(Exercise description) State the number of lines below in which the word "caption" appears. Nothing else belongs in the answer.

(Task data)
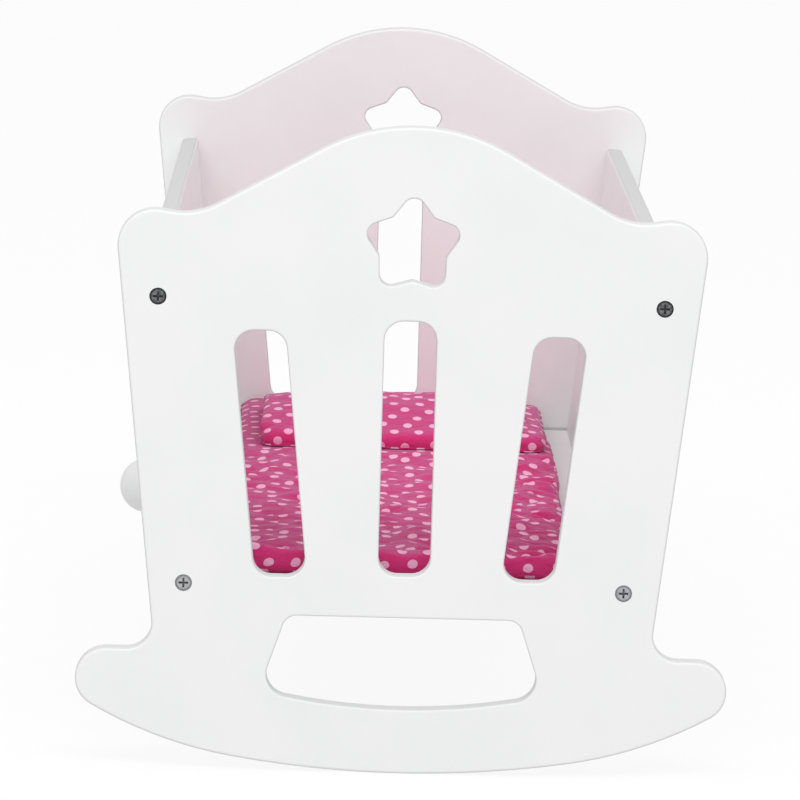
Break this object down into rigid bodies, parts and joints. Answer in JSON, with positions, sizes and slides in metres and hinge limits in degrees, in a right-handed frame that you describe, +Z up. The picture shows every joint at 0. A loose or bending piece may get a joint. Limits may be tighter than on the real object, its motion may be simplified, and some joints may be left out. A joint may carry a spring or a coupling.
{
  "type": "doll cradle",
  "caption": "White rocking doll cradle with arched end panels, slots, a star cut-out, leaning side boards and dotted bedding.",
  "frame": {"origin": "midway between the two end panels and between the side boards, on the lowest line of the rockers", "axes": "+X to the cradle's right seen from the foot end, +Y from the foot panel to the head panel, +Z up"},
  "size_m": [0.31, 0.5, 0.31],
  "materials": {
    "painted_panel": "satin white paint over fibreboard",
    "painted_board": "satin white paint over fibreboard",
    "painted_base": "white foil on thin fibreboard",
    "painted_knob": "satin white paint over turned wood",
    "screw_steel": "zinc-plated",
    "dotted_cotton": "printed cotton, soft fill"
  },
  "bodies": {
    "cradle": {"foot_panel": "painted_panel", "head_panel": "painted_panel", "left_side_board": "painted_board", "right_side_board": "painted_board", "base_board": "painted_base", "foot_panel_screws": "screw_steel", "head_panel_screws": "screw_steel", "rocking_knob": "painted_knob", "knob_screw": "screw_steel"},
    "mattress": {"mattress": "dotted_cotton"},
    "duvet": {"duvet": "dotted_cotton"},
    "pillow": {"pillow": "dotted_cotton"}
  },
  "joints": [
    {"name": "mattress_lift", "type": "slide", "parent": "cradle", "child": "mattress", "axis": [0, 0, 1], "range_m": [0, 0.24]},
    {"name": "duvet_lift", "type": "slide", "parent": "mattress", "child": "duvet", "axis": [0, 0, 1], "range_m": [0, 0.24]},
    {"name": "pillow_lift", "type": "slide", "parent": "duvet", "child": "pillow", "axis": [0, 0, 1], "range_m": [0, 0.24]}
  ]
}
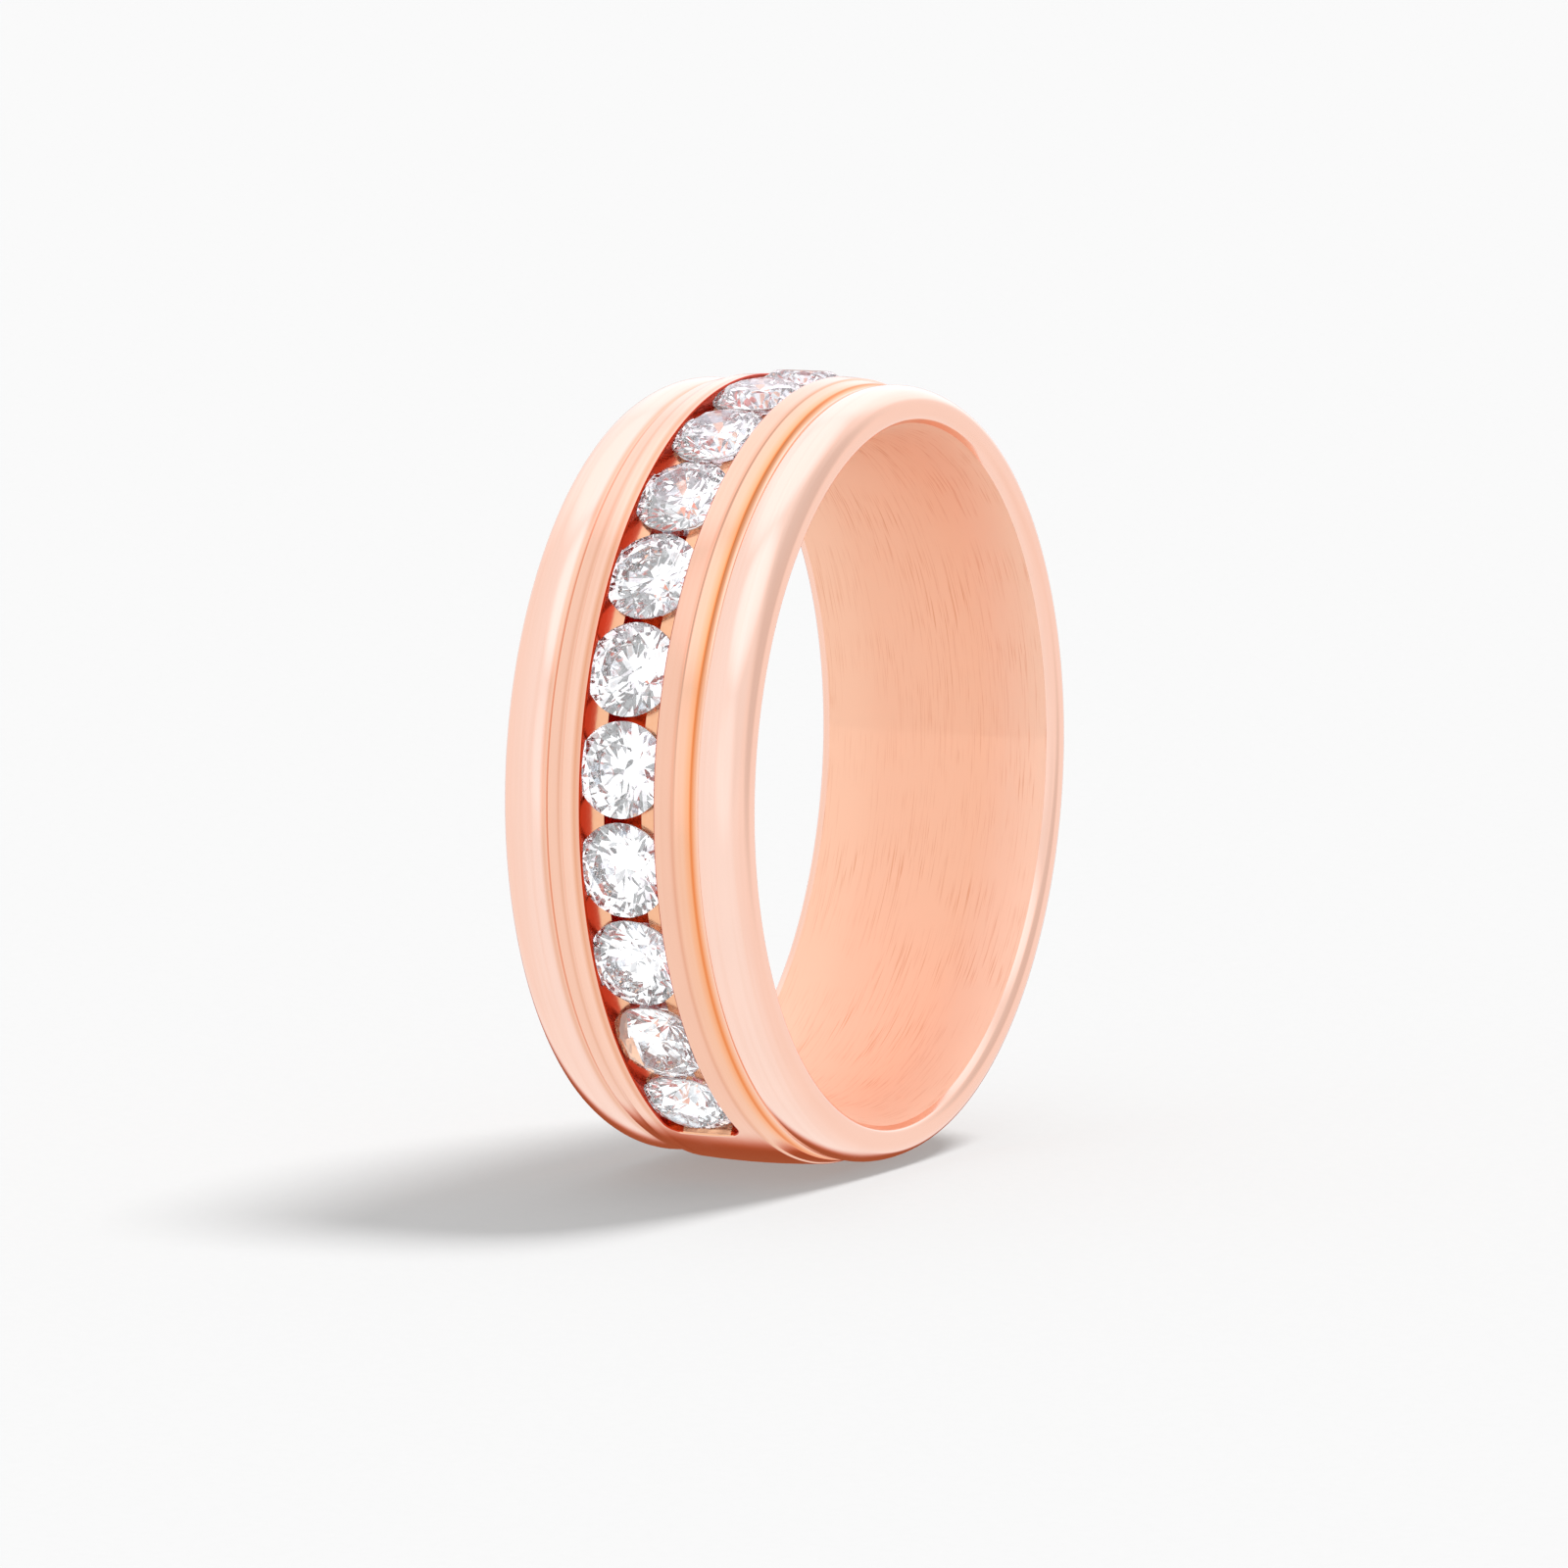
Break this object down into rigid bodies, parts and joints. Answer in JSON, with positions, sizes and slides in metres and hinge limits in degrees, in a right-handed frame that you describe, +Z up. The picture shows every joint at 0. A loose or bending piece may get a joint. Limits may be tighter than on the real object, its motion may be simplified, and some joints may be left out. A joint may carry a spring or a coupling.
{
  "type": "wedding band",
  "caption": "Polished channel-set wedding band with rounded side rails, a raised centre and a partial row of round brilliant stones.",
  "frame": {"origin": "centre of the finger hole, on its axis and on the band's middle plane", "axes": "+X along the finger hole, +Z up with the band standing on its rim, the row of stones towards -Y"},
  "size_m": [0.0078, 0.0233, 0.0233],
  "materials": {
    "rose_gold": "high polish outside, satin bore",
    "diamond": "polished facets"
  },
  "bodies": {
    "root": {"band": "rose_gold", "diamond_01": "diamond", "diamond_02": "diamond", "diamond_03": "diamond", "diamond_04": "diamond", "diamond_05": "diamond", "diamond_06": "diamond", "diamond_07": "diamond", "diamond_08": "diamond", "diamond_09": "diamond", "diamond_10": "diamond", "diamond_11": "diamond", "diamond_12": "diamond"}
  },
  "joints": []
}
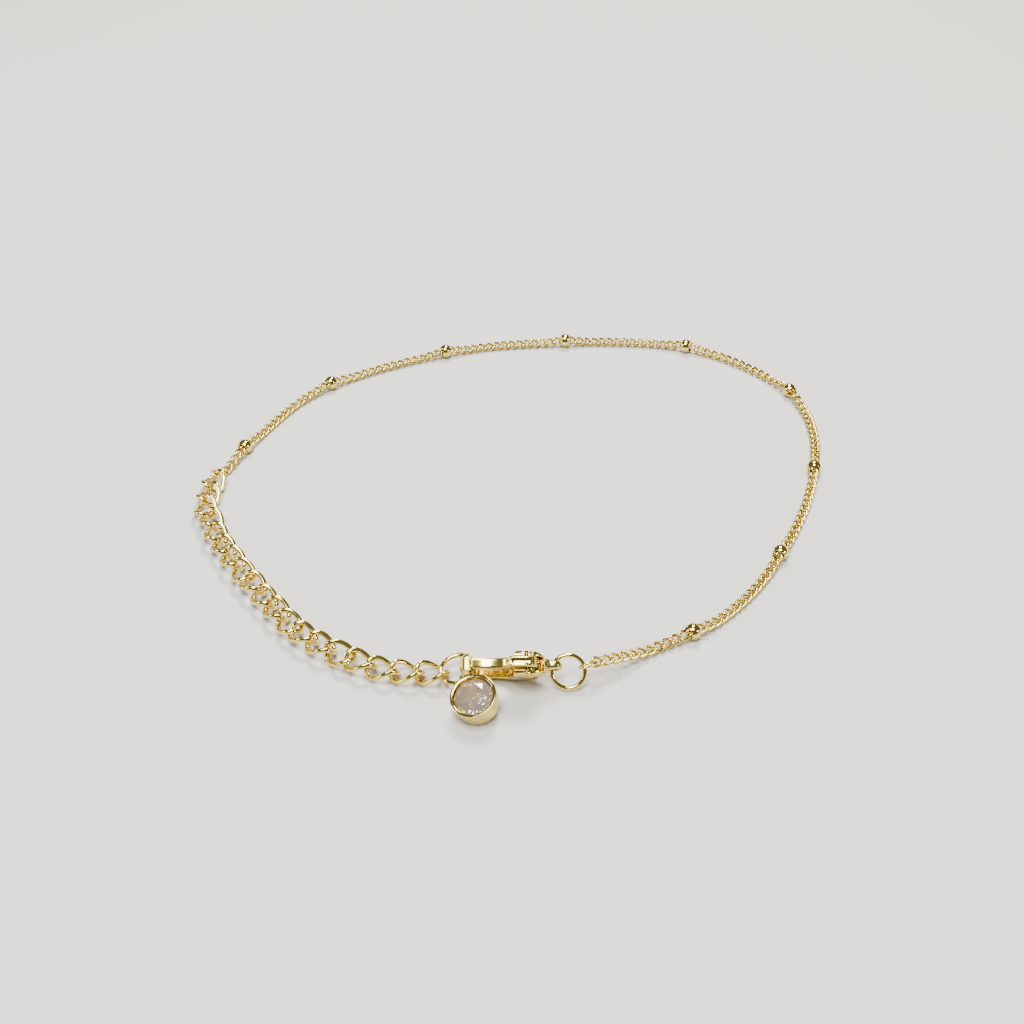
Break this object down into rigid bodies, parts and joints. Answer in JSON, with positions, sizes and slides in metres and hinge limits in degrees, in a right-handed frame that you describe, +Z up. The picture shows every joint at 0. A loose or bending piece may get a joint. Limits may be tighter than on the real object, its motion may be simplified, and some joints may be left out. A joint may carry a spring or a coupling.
{
  "type": "link bracelet",
  "caption": "Fine curb-chain bracelet with round beads along it, a link extender, a lobster clasp and a small bezel-set stone, closed and lying flat.",
  "frame": {"origin": "centre of the footprint, on the surface that the closed bracelet lies on", "axes": "+X along the longest extent, from the extender's side toward the fine chain's side; -Y toward the clasp and the pendant; +Z up, square to the plane of the loop"},
  "size_m": [0.0813, 0.0746, 0.0053],
  "materials": {
    "chain": "pale gold plate, polished",
    "beads": "pale gold plate, mirror polished",
    "extender": "pale gold plate, polished",
    "rings": "pale gold plate, polished",
    "clasp": "pale gold plate over a cast body, polished",
    "bezel": "pale gold plate, polished",
    "stone": "clear, round brilliant cut"
  },
  "bodies": {
    "bracelet": {"chain_tube": "chain", "bead_1": "beads", "bead_2": "beads", "bead_3": "beads", "bead_4": "beads", "bead_5": "beads", "bead_6": "beads", "bead_7": "beads", "bead_8": "beads", "bead_9": "beads", "extender_link_01": "extender", "extender_link_02": "extender", "extender_link_03": "extender", "extender_link_04": "extender", "extender_link_05": "extender", "extender_link_06": "extender", "extender_link_07": "extender", "extender_link_08": "extender", "extender_link_09": "extender", "extender_link_10": "extender", "extender_link_11": "extender", "extender_link_12": "extender", "extender_link_13": "extender", "extender_link_14": "extender", "extender_link_15": "extender", "extender_link_16": "extender", "extender_link_17": "extender", "extender_link_18": "extender", "extender_link_19": "extender", "ring_extender_end": "rings", "ring_clasp": "rings", "clasp_body": "clasp", "clasp_rivet": "clasp", "setting": "bezel", "stone": "stone"},
    "clasp_lever": {"clasp_lever": "clasp"}
  },
  "joints": [
    {"name": "clasp_lever", "type": "hinge", "parent": "bracelet", "child": "clasp_lever", "pos_m": [0.00127, -0.0311, 0.00329], "axis": [0, -0.8387, -0.5446], "range_deg": [0, 8], "stiffness_Nm_per_rad": 0.004, "springref_deg": -11.46}
  ]
}
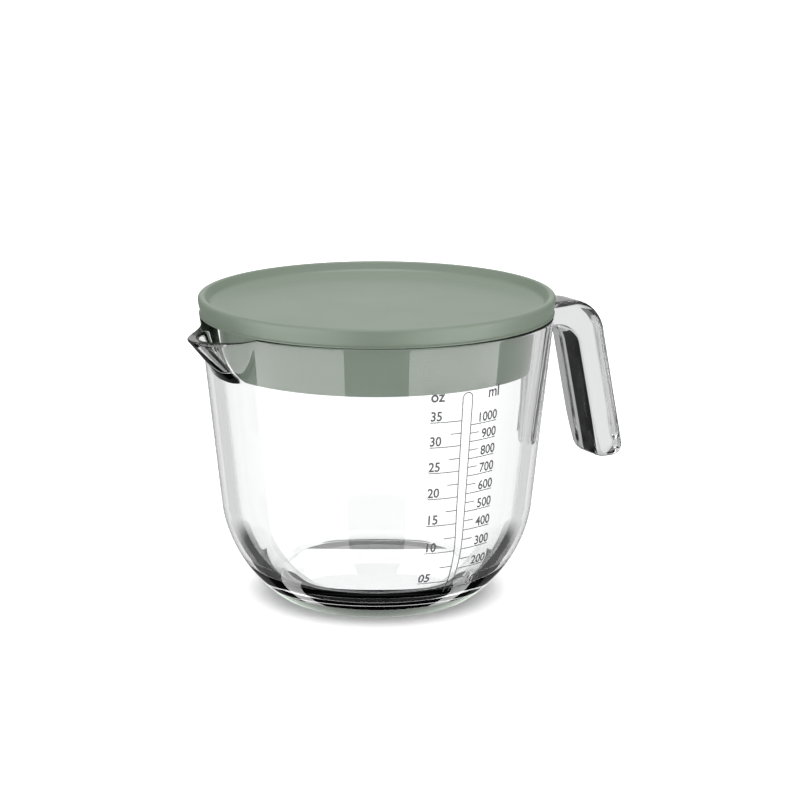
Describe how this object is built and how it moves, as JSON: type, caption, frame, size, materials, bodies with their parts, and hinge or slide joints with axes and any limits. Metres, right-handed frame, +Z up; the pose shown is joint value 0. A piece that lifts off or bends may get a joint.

(Task solution) 4